Рупрехт — а не привидевшийся Ренате ангел — воплощает собой светлое начало, он несет с собой дух благородства, разума и трезвости. Судьба Ренаты становится ему небезразлична, вместе с нею стремится он отыскать ее Генриха. «Малыши-дьяволята» стучат в стену (в музыке слышны взвизгивания, кружатся вихри — вспомним, кстати, «чертенят» из «Трех апельсинов») — Ренату вновь обуревают галлюцинации, и Рупрехт смущен: ни поиски, ни таинственные книги не объясняют ему, как спасти Ренату. Но вот Рупрехт беседует с «трижды доктором» Агриппой. «Никаких духов нет, — твердо возвещает Агриппа, — все это только бредни краснобаев или игра воображения от одуряющих корений!» Рупрехт пытается убедить в этом Ренату, и она, когда находит наконец дом Генриха, хочет быть свободной от наваждения, говорит, что любит Рупрехта, и рыцарь, войдя к Генриху, вызывает его на дуэль. Но Рената не справляется с рассудком: в Генрихе она вновь узнает своего ангела и просит у него прощения…
Музыка тягостного, тяжелого ритма, его перебивы, все интенсивное оркестровое движение рисуют сцену дуэли. Генрих опасно ранил Рупрехта, и он бредит, ему чудятся краснокожие — всплывает в лихорадке воспоминание об Америке… Зовут за доктором — и опять среди мрака звучит жизнерадостное авторское озорство, когда доктор произносит, что не в десятом веке живем, вылечим раненого.
Рупрехт выздоравливает. Рената говорит ему о грехе — этим грехом она считает свою любовь к рыцарю. Он же умоляет ее забыть все эти «разглагольствования». Но она покидает его, чтобы спасти свою душу в монастыре. И монастырь не спасает Ренату, а становится местом ее гибели: ее обвиняют в сношении с дьяволом, некоторые из монахинь пытаются отстоять Ренату, затем вдруг слышатся таинственные стуки, и «бес вселяется» в монахинь, и возникшая общая тревога приводит к бунту в монастыре: «Лицемер, ты хочешь властвовать, повелевать!» — подступают монахини к инквизитору, стража отгоняет их, и разгневанный инквизитор приговаривает Ренату к сожжению на костре.
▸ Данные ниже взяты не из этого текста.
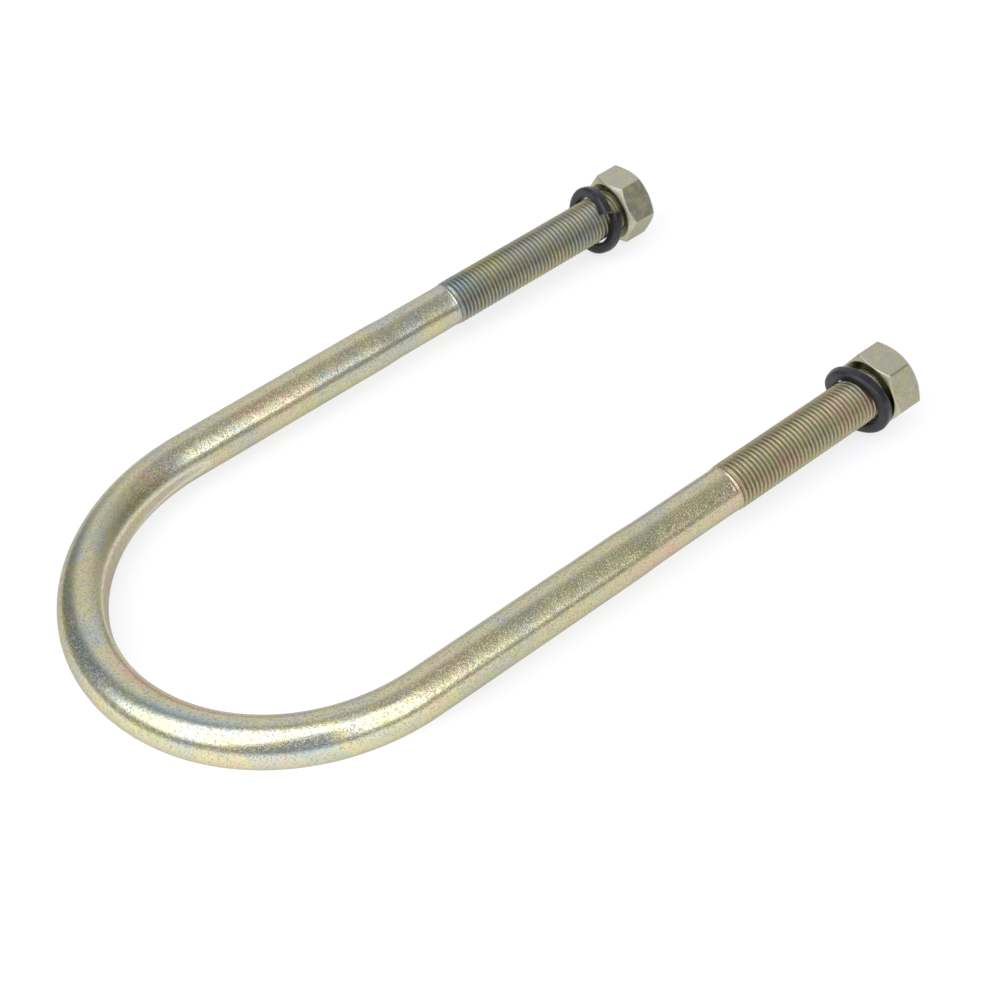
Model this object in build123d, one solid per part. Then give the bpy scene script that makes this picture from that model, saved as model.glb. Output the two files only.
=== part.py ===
from build123d import *
import os
from math import cos, radians, sin, sqrt, tan

# Round-bend U-bolt with a hex nut and a split spring washer on each leg.
# Frame: origin at the centre of the saddle pressed into the bend, the legs run along +X, the
# left leg is on +Y, and +Z is the normal of the plane that the U lies in.  Sizes are in
# millimetres.  Each piece is drawn from the bend's own centre, and moved in build().

# --- U-bolt rod ---
leg_spacing = 105.8          # centre to centre of the legs
rod_diameter = 12.5          # plain rod, slightly under the thread
neck_diameter = 12.1         # reduced ends, because the thread is rolled up from them
neck_start = 60.0            # where the reduction starts, from the bend's centre
neck_taper = 8.0
leg_length = 151.5           # from the bend's centre to the tips of the legs
tip_chamfer = 1.0

# --- saddle pressed into the inside of the bend by the round former ---
saddle_radius = 46.70        # a little more than half the clear gap between the legs
saddle_shift = 0.35          # the saddle's centre lies this far behind the bend's centre
groove_radius = 9.0          # section radius of the groove in the former
saddle_flat = 3.0            # width of the cylindrical band along the groove's floor

# --- thread, 1/2-20 UNF right hand ---
thread_diameter = 12.7
thread_pitch = 1.27
thread_depth = 0.69
crest_flat = 0.16
root_flat = 0.16
thread_start = {"left": 87.0, "right": 93.0}
lead_in = 1.0                # cone from the neck up to the first crest
shallow_turns = [0.35, 0.70]  # depth of the first rolled turns, as a share of the full depth

# --- nuts ---
nut_across_flats = 18.6
nut_height = 9.1
nut_bore_clearance = 0.05    # radial, over the crests of the thread
nut_countersink = 0.55
deep_chamfer = {"circle": 0.94, "angle": 35.0}   # circle as a share of the across-flats size
light_chamfer = {"circle": 0.98, "angle": 28.0}
nut_seat = {"left": 145.5, "right": 142.4}       # where the inner face of each nut sits
nut_clock = {"left": -2.2, "right": 4.5}         # rotation of a corner away from +Y, degrees
deep_side_inward = {"left": True, "right": False}

# --- split spring washers ---
washer_outer_diameter = 19.8
washer_inner_diameter = 13.7
washer_thickness = 3.1
washer_corner = 0.9
washer_rise = 3.2            # axial offset between the two cut ends
washer_gap = 2.5             # opening of the split, degrees
washer_seat = {"left": 139.95, "right": 138.6}
washer_split = {"left": 140.0, "right": 310.0}   # where the split points, degrees from +Y
washer_tilt = {"left": 15.0, "right": 15.0}      # lean of the loose washer on the leg
washer_lean_towards = {"left": 80.0, "right": 217.0}
washer_drop = {"left": 0.2, "right": 0.0}        # how far it hangs below the leg's axis

sides = {"left": 1, "right": -1}
bend_radius = leg_spacing / 2
rod_radius = rod_diameter / 2
neck_radius = neck_diameter / 2
thread_radius = thread_diameter / 2


def thread_outline(start):
    """Half section of a leg end from the reduction to the tip: distance along the leg, radius."""
    points = [
        (neck_start, 0),
        (neck_start, rod_radius),
        (neck_start + neck_taper, neck_radius),
        (start, neck_radius),
        (start + lead_in, thread_radius),
    ]
    crest_end = start + lead_in + crest_flat
    flank = (thread_pitch - crest_flat - root_flat) / 2
    turn = 0
    while crest_end + thread_pitch < leg_length - tip_chamfer:
        share = shallow_turns[turn] if turn < len(shallow_turns) else 1.0
        root = thread_radius - thread_depth * share
        points += [
            (crest_end, thread_radius),
            (crest_end + flank, root),
            (crest_end + flank + root_flat, root),
            (crest_end + 2 * flank + root_flat, thread_radius),
        ]
        crest_end += thread_pitch
        turn += 1
    points += [
        (leg_length - tip_chamfer, thread_radius),
        (leg_length, thread_radius - tip_chamfer),
        (leg_length, 0),
    ]
    return points


def threaded_end(side):
    """The threaded end of one leg, turned about the leg's own axis."""
    section = make_face(Polyline(*thread_outline(thread_start[side]), close=True))
    turned = revolve(section, axis=Axis.X)
    return Pos(0, sides[side] * bend_radius, 0) * turned


def rod():
    """The bent rod as far as the reduced ends."""
    quarter = bend_radius
    left_end = (neck_start, quarter)
    right_end = (neck_start, -quarter)
    path = Line(left_end, (0, quarter))
    path += ThreePointArc((0, quarter), (-quarter, 0), (0, -quarter))
    path += Line((0, -quarter), right_end)
    section = Plane(origin=(*left_end, 0), z_dir=(-1, 0, 0)) * Circle(rod_radius)
    return sweep(section, path=path)


def former():
    """The grooved wheel that the bend was formed on."""
    sag = groove_radius - sqrt(groove_radius**2 - (saddle_flat / 2) ** 2)
    rim = Pos(saddle_radius, 0) * Rectangle(2 * rod_diameter, rod_diameter)
    groove = Pos(saddle_radius - sag + groove_radius, 0) * Circle(groove_radius)
    floor = Pos(saddle_radius - rod_radius, 0) * Rectangle(rod_diameter, saddle_flat)
    wheel = revolve(Plane.XZ * (rim - groove + floor), axis=Axis.Z)
    return Pos(-saddle_shift, 0, 0) * wheel


def u_bolt():
    body = rod()
    for side in sides:
        body += threaded_end(side)
    return body - former()


def chamfer_envelope(inner, outer):
    """Turned blank that cuts the corner chamfers on both ends of a nut."""
    corner = nut_across_flats / 2 / cos(radians(30))
    beyond = corner + 1.0
    near_circle = inner["circle"] * nut_across_flats / 2
    far_circle = outer["circle"] * nut_across_flats / 2
    near_rise = (beyond - near_circle) * tan(radians(inner["angle"]))
    far_rise = (beyond - far_circle) * tan(radians(outer["angle"]))
    outline = Polyline(
        (0, 0),
        (0, near_circle),
        (near_rise, beyond),
        (nut_height - far_rise, beyond),
        (nut_height, far_circle),
        (nut_height, 0),
        close=True,
    )
    return revolve(make_face(outline), axis=Axis.X)


def nut_bore():
    """Bore over the thread's crests, with a countersink at each face."""
    radius = thread_radius + nut_bore_clearance
    outline = Polyline(
        (-1, 0),
        (-1, radius + nut_countersink + 1),
        (nut_countersink, radius),
        (nut_height - nut_countersink, radius),
        (nut_height + 1, radius + nut_countersink + 1),
        (nut_height + 1, 0),
        close=True,
    )
    return revolve(make_face(outline), axis=Axis.X)


def nut(side):
    ends = [deep_chamfer, light_chamfer] if deep_side_inward[side] else [light_chamfer, deep_chamfer]
    corner = nut_across_flats / 2 / cos(radians(30))
    hexagon = Plane.YZ * (Rot(0, 0, nut_clock[side]) * RegularPolygon(corner, 6))
    body = extrude(hexagon, amount=nut_height)
    body = body & chamfer_envelope(*ends)
    body -= nut_bore()
    return Pos(nut_seat[side], sides[side] * bend_radius, 0) * body


def spring_washer(side):
    """One coil of rounded rectangular wire with its ends sprung apart."""
    mean_radius = (washer_outer_diameter + washer_inner_diameter) / 4
    width = (washer_outer_diameter - washer_inner_diameter) / 2
    turn = (360 - washer_gap) / 360
    coil = Helix(pitch=washer_rise, height=washer_rise * turn, radius=mean_radius, lefthand=True)
    wire_section = Plane(origin=coil @ 0, x_dir=(1, 0, 0), z_dir=coil % 0)
    ring = sweep(
        wire_section * RectangleRounded(width, washer_thickness, washer_corner),
        path=coil,
        is_frenet=True,
    )
    # centre the coil on its own height, then turn its axis from +Z onto +X
    ring = Pos(0, 0, -washer_rise * turn / 2) * ring
    ring = Plane(origin=(0, 0, 0), x_dir=(0, 1, 0), z_dir=(1, 0, 0)) * ring
    # the coil starts at +Y and runs backwards, so its start belongs just before the split
    ring = Rot(washer_split[side] - washer_gap / 2, 0, 0) * ring
    lean = radians(washer_lean_towards[side])
    lean_axis = Axis((0, 0, 0), (0, sin(lean), -cos(lean)))
    ring = ring.rotate(lean_axis, washer_tilt[side])
    return Pos(washer_seat[side], sides[side] * bend_radius, -washer_drop[side]) * ring


def build():
    """Every piece, moved so that the saddle's centre is the origin."""
    parts = {"u_bolt": u_bolt()}
    for side in sides:
        parts[f"{side}_nut"] = nut(side)
        parts[f"{side}_spring_washer"] = spring_washer(side)
    return {name: Pos(saddle_shift, 0, 0) * shape for name, shape in parts.items()}


os.makedirs("parts", exist_ok=True)
for name, shape in build().items():
    export_step(shape, f"parts/{name}.step")
    print(f"{name}: volume {shape.volume:.1f} mm3")
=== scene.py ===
"""Looks for the round-bend U-bolt: zinc-passivated rod with fine threads, two hex nuts, two black
split spring washers.  The pieces are drawn in millimetres, and MM turns them into metres as they
reach a mesh.  The floor, the depths of bump and the camera are in metres, and noise scales are per
metre.  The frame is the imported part's own: origin at the saddle's centre, legs along +X."""

from math import atan2, ceil, cos, degrees, exp, hypot, pi, radians, sin, sqrt, tan

import bmesh
import bpy
from mathutils import Matrix, Vector, noise


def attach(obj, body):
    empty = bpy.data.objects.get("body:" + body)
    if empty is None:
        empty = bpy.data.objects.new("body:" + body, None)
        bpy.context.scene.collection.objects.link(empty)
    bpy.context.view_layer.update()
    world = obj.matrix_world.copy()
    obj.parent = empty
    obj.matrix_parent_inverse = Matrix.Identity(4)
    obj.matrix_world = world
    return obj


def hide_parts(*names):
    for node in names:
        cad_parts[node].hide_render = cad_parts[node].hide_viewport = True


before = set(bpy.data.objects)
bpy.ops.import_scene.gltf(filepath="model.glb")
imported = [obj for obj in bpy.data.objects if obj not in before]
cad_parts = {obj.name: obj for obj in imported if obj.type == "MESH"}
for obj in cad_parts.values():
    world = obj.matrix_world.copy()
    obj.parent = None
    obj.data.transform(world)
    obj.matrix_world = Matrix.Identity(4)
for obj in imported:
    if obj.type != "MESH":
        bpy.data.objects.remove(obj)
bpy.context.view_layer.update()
MM = 0.001

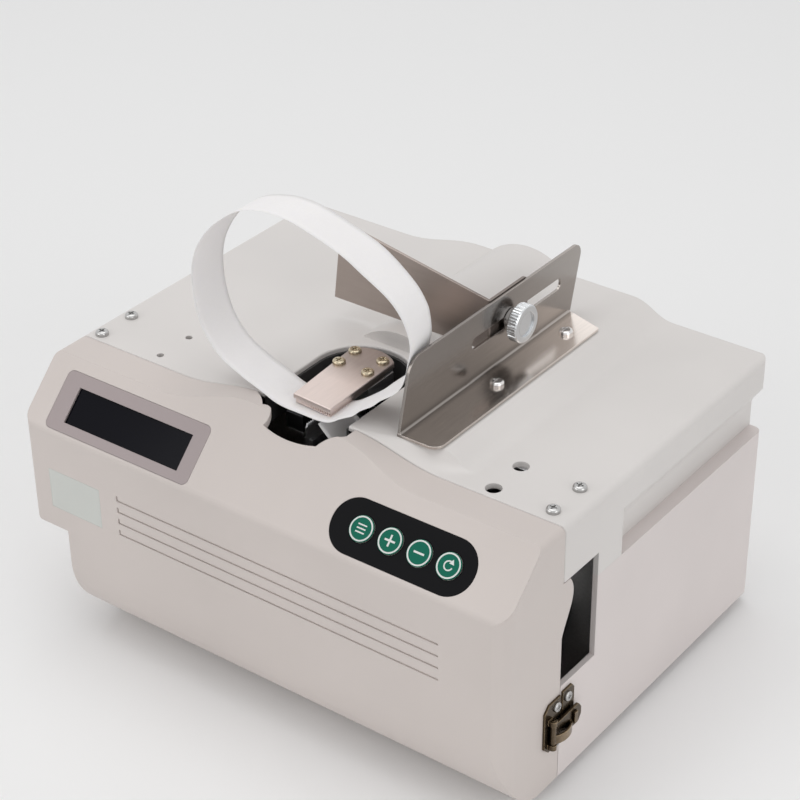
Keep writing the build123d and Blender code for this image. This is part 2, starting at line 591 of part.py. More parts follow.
save("hinge_leaf_body", drilled(leaf(0, 1), hinge_body_at, -hw - 3, -hw + 1))
save("hinge_leaf_door", drilled(leaf(1, -1), hinge_door_at, -hw - 3, -hw + 1))
pin = cyl("z", pin_r, hinge_z0 - 0.6, hinge_z1 + 0.6, hinge_x, hinge_y)
pin = pin + cyl("z", barrel_r * 0.8, hinge_z1 + 0.1, hinge_z1 + 1.2, hinge_x, hinge_y)
save("hinge_pin", pin)


# ---- latch on the right: plate and hasp on the door, staple on the housing ----
hasp_z0, hasp_z1 = z0 + 26.5, z0 + 36.0
hasp_y = sy - 8.2
hasp_x = hw + 2.4
hasp_r = 1.3
plate_k = 1.0
plate_z0, plate_z1 = z0 + 21.8, z0 + 46.2


def bevelled(y0, y1, z_lo, z_hi, c):
    return flat([(y0 + c, z_lo), (y1, z_lo), (y1, z_hi), (y0 + c, z_hi), (y0, z_hi - c), (y0, z_lo + c)])


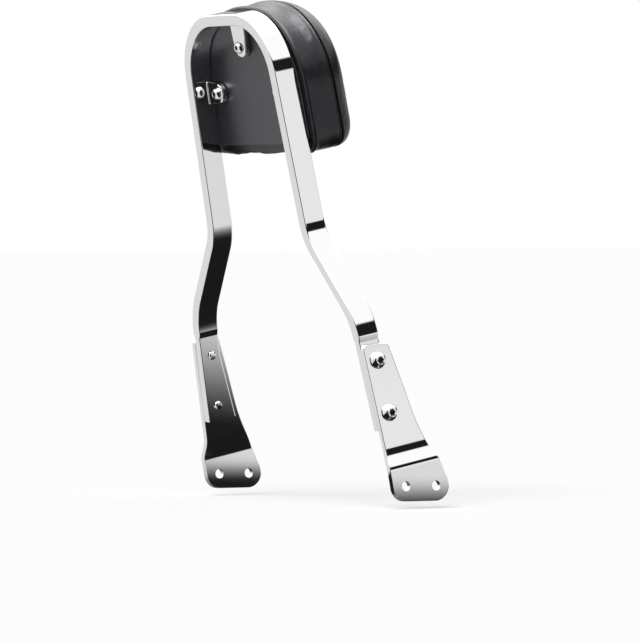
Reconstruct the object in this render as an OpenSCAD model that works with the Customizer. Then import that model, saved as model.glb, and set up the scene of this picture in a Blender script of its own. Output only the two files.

Такова написанная на одноименный сюжет романа В. Брюсова оперная трагедия Сергея Прокофьева «Огненный ангел».
Трагедия эта наполнена гуманистическим содержанием, явственным протестом против мракобесия, и на вопросы, заданные автором романа: «кто здесь действует: ангел или демон? или просто всеобщее невежество?», — опера отвечает силой своего эмоционального звучания: невежество! и люди не должны находиться во власти его безумств… Музыка оперы явилась особой вехой в творчестве композитора: глубина, драматизм, значительность этого произведения стали еще одной ступенью, на которую поднялся его гений. От «Огненного ангела» прослеживаются многие нити, ведущие к другим, ставшим впоследствии широко известными сочинениями Прокофьева.
С осени 1923 года Прокофьевы обосновываются в Париже. В феврале следующего года семья увеличилась: родился сын Святослав. И мать Прокофьева, Мария Григорьевна, счастливая тем, что цель ее жизни выполнена и ее Сергушечка вырос в музыканта с мировым именем, испытала и тихую радость стать бабушкой. Но она была уже старенькая и очень больная. Через год Сергей Сергеевич потерял ее. Горе свое он пережил нелегко: мать была им нежно любима, и вместе с сыновними чувствами он всю жизнь испытывал к ней благодарность за все ею сделанное для него….
Париж двадцатых годов достойно поддерживал славу, которую завоевал он в прошлом, — славу города артистов, поэтов, художников, музыкантов, славу города, диктующего не только моду дамских туалетов, но и «моду» на то или иное новшество в искусстве, на вновь возникнувшее течение или просто на какое-то имя, заблиставшее на парижском небосклоне. Такой Париж, буквально наводненный знаменитостями, Париж, где артистическая публика обладает немалым вкусом, но и немалыми пристрастиями, не так-то легко покорить. Но еще труднее, покорив его, самому остаться непокорным. Тяжело, завоевав успех, вдруг почувствовать, что не сумел сохранить к себе постоянного внимания; но оказаться рабом успеха и подчинить свое творчество погоне за ним — это гибельно для художника. Париж умел возносить, умел соблазнять, умел отворачиваться и забывать.
Покорив этот город искусства в самом начале двадцатых годов, Сергей Прокофьев оставался центром внимания парижского музыкального мира на протяжении последующих пятнадцати лет.